__Problem__. Wherever a line holds the word "object", copy that line out.
● ● ● ● ● ● ●
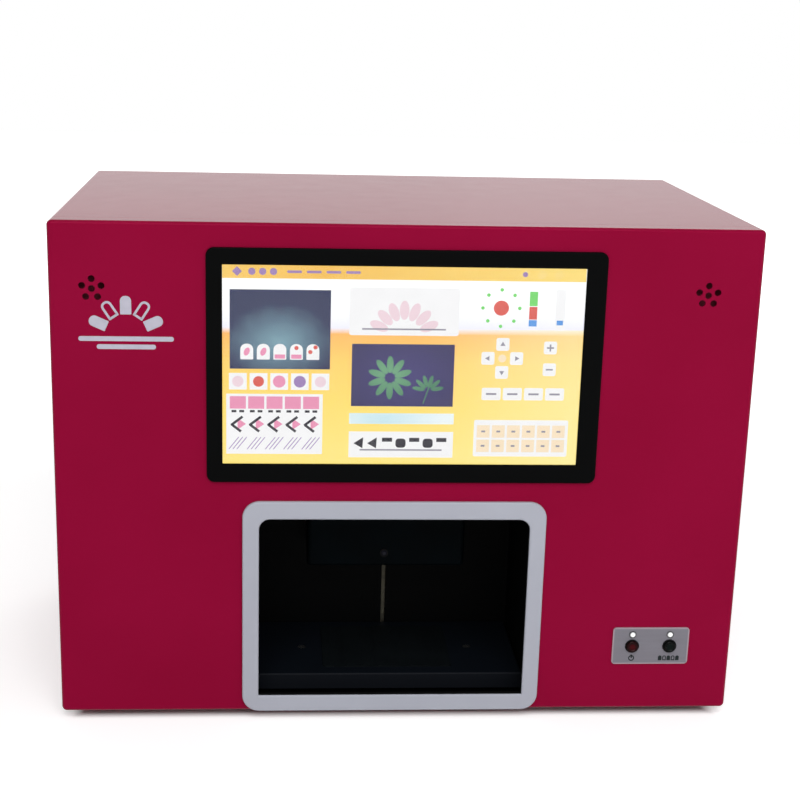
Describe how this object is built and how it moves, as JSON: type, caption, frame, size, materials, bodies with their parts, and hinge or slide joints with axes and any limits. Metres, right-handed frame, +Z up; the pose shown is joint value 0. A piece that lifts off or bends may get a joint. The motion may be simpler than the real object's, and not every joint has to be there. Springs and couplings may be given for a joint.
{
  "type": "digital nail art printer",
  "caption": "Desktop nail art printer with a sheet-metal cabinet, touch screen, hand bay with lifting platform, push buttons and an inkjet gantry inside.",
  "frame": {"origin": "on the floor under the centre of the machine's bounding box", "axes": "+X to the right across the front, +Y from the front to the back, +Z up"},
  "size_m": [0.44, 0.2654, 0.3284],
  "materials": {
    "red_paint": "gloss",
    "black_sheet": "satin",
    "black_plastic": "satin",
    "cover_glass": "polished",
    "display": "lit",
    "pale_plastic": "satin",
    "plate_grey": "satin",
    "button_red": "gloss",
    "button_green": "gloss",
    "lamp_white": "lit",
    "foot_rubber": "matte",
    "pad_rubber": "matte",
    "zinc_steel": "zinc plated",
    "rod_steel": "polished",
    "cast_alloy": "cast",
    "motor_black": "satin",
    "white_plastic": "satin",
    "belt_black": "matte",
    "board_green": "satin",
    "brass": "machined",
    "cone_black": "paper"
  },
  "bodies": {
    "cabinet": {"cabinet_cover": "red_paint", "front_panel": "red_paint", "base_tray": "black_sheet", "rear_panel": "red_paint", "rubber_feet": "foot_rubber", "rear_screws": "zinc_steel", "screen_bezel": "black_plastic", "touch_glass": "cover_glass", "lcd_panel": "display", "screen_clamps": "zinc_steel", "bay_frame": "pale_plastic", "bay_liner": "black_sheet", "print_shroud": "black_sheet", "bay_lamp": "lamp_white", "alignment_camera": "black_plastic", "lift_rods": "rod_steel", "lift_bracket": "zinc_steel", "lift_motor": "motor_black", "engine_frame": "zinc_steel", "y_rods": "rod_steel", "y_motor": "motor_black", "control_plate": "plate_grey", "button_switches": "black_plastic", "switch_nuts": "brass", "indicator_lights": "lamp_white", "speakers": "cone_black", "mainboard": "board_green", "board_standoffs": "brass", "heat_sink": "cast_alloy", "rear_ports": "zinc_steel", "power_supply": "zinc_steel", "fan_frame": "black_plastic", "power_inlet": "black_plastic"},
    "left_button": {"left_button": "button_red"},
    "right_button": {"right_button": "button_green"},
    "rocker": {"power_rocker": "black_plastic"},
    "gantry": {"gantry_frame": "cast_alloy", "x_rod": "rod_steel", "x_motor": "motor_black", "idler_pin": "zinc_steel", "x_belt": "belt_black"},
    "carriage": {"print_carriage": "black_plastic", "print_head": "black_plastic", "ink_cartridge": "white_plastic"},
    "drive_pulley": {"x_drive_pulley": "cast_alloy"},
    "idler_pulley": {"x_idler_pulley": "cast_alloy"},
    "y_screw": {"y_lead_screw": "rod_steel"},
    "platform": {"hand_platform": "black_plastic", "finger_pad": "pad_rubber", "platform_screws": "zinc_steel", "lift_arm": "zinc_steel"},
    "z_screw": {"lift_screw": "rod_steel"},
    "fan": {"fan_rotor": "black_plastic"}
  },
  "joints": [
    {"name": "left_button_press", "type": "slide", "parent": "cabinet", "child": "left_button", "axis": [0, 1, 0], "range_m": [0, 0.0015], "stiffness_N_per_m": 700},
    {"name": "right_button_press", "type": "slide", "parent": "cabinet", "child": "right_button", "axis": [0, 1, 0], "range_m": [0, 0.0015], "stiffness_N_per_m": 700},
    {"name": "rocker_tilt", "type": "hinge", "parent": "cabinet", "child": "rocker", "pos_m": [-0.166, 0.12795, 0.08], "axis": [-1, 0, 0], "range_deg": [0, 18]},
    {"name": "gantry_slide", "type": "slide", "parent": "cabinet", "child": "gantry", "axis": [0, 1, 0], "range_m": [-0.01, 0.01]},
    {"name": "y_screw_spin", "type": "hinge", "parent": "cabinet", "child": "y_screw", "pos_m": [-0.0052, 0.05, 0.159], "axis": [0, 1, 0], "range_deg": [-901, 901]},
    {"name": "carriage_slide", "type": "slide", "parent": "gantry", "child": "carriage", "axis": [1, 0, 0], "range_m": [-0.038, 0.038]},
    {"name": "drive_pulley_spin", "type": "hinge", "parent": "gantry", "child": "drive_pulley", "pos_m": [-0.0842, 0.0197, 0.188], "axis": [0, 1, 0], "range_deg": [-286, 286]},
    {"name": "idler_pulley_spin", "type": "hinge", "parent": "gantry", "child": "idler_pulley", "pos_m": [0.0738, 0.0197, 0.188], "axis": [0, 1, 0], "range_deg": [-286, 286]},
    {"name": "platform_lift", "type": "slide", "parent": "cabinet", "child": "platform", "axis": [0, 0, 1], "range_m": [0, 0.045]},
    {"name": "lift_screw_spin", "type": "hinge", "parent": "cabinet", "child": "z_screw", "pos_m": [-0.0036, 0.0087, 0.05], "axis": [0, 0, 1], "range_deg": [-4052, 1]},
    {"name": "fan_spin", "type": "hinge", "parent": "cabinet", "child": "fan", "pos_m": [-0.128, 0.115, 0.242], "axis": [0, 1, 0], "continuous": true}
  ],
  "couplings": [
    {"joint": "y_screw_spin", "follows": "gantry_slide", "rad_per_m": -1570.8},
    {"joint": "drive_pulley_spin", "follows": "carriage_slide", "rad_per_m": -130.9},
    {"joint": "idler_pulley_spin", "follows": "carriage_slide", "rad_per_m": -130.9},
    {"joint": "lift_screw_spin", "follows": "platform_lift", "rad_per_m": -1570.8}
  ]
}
● ● ● ● ● ● ●
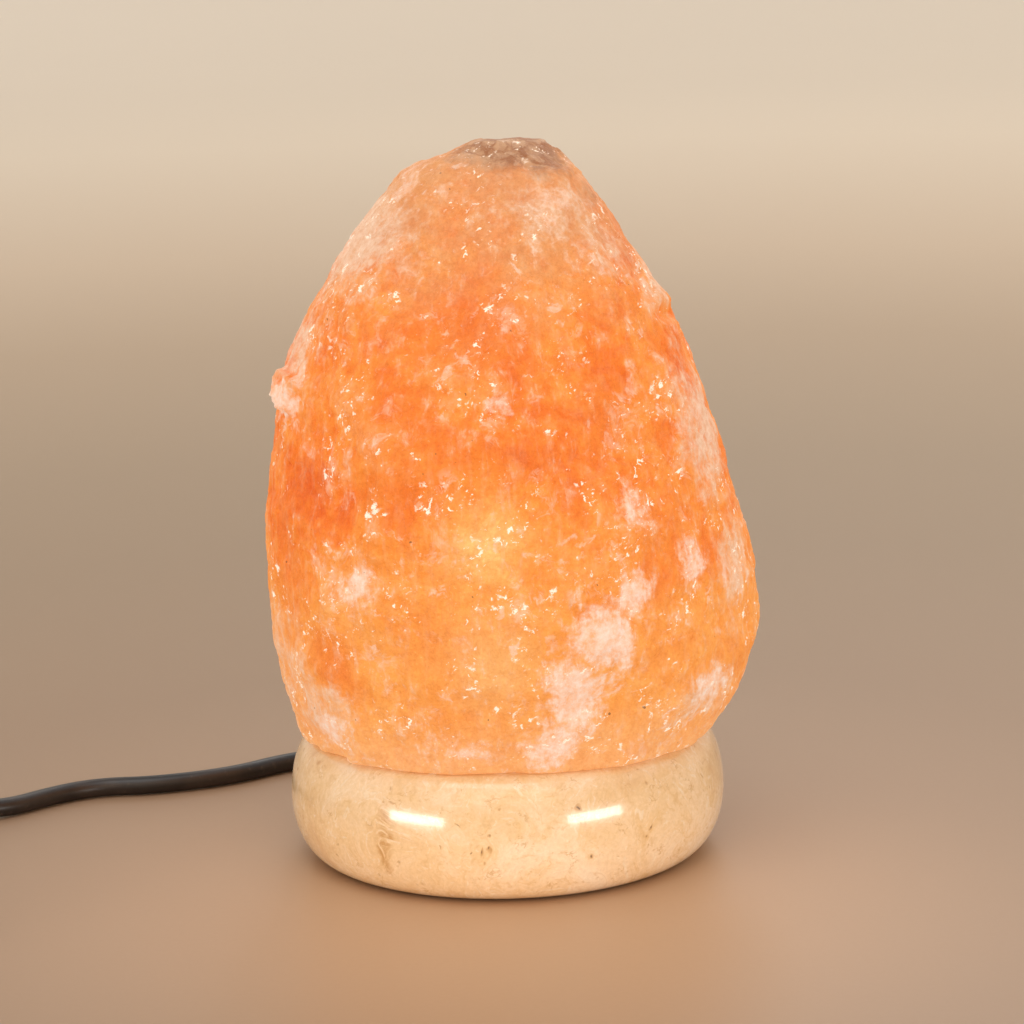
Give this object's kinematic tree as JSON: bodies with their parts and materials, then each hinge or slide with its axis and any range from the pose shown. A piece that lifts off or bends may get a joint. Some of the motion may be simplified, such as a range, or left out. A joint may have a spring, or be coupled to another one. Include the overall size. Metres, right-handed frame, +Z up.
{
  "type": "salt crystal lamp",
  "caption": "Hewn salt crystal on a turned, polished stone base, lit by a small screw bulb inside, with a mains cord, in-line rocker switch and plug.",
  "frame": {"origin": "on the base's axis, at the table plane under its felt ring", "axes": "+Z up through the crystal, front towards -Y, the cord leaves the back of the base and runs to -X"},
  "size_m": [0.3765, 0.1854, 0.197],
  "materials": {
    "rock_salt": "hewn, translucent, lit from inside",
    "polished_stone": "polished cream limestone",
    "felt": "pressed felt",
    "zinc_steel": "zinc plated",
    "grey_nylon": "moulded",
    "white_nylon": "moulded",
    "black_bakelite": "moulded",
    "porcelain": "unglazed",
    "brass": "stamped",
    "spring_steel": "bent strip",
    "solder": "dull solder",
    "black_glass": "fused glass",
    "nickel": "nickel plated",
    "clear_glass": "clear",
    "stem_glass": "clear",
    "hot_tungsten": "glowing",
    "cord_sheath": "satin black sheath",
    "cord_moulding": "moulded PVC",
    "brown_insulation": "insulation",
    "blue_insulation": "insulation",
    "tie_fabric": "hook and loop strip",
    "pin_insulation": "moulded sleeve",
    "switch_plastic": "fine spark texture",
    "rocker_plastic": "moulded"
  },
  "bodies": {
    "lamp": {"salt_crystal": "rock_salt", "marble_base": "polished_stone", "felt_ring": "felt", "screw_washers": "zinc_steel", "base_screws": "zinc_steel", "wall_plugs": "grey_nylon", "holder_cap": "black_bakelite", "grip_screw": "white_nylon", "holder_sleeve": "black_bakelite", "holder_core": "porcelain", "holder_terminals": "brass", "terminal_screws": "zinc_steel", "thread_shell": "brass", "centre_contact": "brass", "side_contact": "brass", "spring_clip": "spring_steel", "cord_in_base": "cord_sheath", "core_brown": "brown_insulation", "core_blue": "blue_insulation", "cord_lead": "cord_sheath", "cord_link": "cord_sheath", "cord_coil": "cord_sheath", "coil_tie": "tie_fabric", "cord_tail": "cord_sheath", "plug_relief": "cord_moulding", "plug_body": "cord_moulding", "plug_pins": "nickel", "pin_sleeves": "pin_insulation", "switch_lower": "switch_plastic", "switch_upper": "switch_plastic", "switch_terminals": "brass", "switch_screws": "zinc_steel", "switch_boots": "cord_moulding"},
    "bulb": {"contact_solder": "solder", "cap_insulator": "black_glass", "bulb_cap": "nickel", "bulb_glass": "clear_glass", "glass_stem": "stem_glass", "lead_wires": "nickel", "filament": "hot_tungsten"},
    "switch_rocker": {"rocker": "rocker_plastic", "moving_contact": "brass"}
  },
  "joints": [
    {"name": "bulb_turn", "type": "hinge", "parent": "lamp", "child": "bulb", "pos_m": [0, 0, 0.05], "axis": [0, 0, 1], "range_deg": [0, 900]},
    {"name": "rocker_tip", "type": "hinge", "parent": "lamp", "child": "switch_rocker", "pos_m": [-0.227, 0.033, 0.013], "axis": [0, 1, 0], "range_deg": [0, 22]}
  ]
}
● ● ● ● ● ● ●
__Solution for this exercise__.
Describe how this object is built and how it moves, as JSON: type, caption, frame, size, materials, bodies with their parts, and hinge or slide joints with axes and any limits. Metres, right-handed frame, +Z up; the pose shown is joint value 0. A piece that lifts off or bends may get a joint. The motion may be simpler than the real object's, and not every joint has to be there. Springs and couplings may be given for a joint.
Give this object's kinematic tree as JSON: bodies with their parts and materials, then each hinge or slide with its axis and any range from the pose shown. A piece that lifts off or bends may get a joint. Some of the motion may be simplified, such as a range, or left out. A joint may have a spring, or be coupled to another one. Include the overall size. Metres, right-handed frame, +Z up.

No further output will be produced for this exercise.